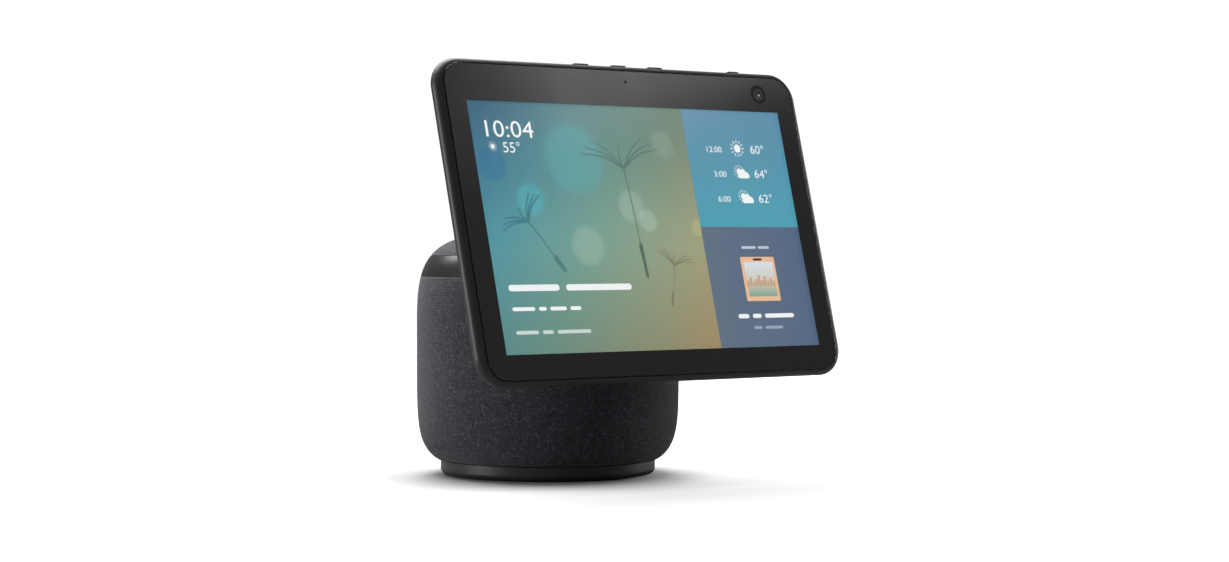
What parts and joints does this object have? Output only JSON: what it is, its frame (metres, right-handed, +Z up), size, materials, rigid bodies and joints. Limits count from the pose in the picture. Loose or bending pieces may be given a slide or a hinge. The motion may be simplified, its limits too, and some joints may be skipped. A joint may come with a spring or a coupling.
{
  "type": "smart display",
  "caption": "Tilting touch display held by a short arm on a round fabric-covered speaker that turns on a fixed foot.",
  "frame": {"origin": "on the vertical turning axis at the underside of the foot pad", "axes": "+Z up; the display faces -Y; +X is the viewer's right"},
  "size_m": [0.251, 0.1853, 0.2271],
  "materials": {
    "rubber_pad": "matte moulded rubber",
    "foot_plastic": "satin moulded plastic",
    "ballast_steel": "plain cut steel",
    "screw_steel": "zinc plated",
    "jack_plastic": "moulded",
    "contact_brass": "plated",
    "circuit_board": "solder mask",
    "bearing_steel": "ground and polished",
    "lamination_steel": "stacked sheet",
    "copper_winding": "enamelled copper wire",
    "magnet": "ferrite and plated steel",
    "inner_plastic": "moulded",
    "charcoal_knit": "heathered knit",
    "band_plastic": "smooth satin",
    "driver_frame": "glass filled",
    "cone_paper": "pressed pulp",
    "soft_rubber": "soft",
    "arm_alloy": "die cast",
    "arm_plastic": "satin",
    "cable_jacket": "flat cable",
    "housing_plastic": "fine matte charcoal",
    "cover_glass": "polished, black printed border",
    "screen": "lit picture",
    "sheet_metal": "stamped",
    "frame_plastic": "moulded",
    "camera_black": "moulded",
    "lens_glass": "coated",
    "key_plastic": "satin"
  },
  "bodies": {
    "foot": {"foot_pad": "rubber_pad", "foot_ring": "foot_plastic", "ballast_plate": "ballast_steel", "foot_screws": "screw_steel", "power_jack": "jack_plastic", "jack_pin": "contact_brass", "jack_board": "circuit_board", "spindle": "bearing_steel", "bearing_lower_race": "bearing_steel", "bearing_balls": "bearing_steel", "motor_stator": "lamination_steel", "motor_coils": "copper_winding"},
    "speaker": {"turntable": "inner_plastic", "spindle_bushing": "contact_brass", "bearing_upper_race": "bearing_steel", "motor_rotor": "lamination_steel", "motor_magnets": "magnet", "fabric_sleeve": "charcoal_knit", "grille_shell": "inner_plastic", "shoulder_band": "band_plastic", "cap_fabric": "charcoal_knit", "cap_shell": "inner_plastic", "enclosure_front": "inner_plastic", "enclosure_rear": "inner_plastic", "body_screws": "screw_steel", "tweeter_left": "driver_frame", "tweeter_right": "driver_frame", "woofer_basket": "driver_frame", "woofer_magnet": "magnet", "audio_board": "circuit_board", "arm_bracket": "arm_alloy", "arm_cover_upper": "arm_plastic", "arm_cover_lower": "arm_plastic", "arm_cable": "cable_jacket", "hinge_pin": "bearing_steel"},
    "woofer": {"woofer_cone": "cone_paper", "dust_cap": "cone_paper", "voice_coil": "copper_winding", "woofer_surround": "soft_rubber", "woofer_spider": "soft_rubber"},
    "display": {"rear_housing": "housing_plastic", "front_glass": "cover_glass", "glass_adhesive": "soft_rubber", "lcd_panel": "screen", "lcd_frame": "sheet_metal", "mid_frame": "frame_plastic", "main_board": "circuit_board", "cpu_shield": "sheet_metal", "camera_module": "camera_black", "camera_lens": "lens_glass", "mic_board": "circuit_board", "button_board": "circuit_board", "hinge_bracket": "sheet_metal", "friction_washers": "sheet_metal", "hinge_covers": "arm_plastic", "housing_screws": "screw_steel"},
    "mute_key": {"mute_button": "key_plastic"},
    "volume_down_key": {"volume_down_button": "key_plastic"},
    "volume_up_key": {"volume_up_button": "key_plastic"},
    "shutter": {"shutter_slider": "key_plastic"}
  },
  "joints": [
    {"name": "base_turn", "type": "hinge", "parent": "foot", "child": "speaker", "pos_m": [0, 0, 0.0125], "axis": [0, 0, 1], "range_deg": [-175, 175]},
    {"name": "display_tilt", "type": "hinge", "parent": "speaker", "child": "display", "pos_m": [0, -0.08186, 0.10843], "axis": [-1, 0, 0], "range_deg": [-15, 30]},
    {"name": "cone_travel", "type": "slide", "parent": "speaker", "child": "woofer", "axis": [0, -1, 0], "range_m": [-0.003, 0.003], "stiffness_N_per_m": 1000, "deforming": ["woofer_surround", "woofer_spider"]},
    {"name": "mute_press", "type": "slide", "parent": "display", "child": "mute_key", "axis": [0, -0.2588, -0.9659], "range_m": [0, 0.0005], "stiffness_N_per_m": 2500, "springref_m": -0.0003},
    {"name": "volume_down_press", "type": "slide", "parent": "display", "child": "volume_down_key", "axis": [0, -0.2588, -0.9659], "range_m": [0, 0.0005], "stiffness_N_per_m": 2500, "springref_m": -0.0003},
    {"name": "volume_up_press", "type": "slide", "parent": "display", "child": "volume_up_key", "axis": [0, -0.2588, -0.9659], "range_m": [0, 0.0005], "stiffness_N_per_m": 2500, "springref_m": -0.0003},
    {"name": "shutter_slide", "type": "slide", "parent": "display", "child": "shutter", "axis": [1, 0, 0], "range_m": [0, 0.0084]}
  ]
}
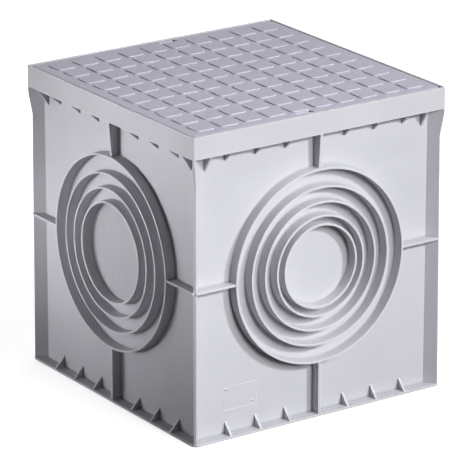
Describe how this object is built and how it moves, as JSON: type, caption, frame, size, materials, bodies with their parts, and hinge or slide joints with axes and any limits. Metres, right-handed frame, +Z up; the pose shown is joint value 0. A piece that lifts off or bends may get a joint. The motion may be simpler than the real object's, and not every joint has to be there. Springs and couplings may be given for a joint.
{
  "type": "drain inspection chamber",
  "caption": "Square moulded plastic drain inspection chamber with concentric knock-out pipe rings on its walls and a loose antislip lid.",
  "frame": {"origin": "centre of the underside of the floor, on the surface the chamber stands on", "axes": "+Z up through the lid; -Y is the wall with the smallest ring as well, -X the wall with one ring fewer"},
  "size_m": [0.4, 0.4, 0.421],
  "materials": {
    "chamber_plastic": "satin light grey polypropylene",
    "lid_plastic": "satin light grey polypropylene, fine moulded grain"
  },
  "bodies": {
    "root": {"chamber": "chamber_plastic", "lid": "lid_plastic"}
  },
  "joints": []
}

GIVEN REQUEST |
Extract every line from the records above that contains the word "JSON".

SOLUTION |
What parts and joints does this object have? Output only JSON: what it is, its frame (metres, right-handed, +Z up), size, materials, rigid bodies and joints. Limits count from the pose in the picture. Loose or bending pieces may be given a slide or a hinge. The motion may be simplified, its limits too, and some joints may be skipped. A joint may come with a spring or a coupling.
Describe how this object is built and how it moves, as JSON: type, caption, frame, size, materials, bodies with their parts, and hinge or slide joints with axes and any limits. Metres, right-handed frame, +Z up; the pose shown is joint value 0. A piece that lifts off or bends may get a joint. The motion may be simpler than the real object's, and not every joint has to be there. Springs and couplings may be given for a joint.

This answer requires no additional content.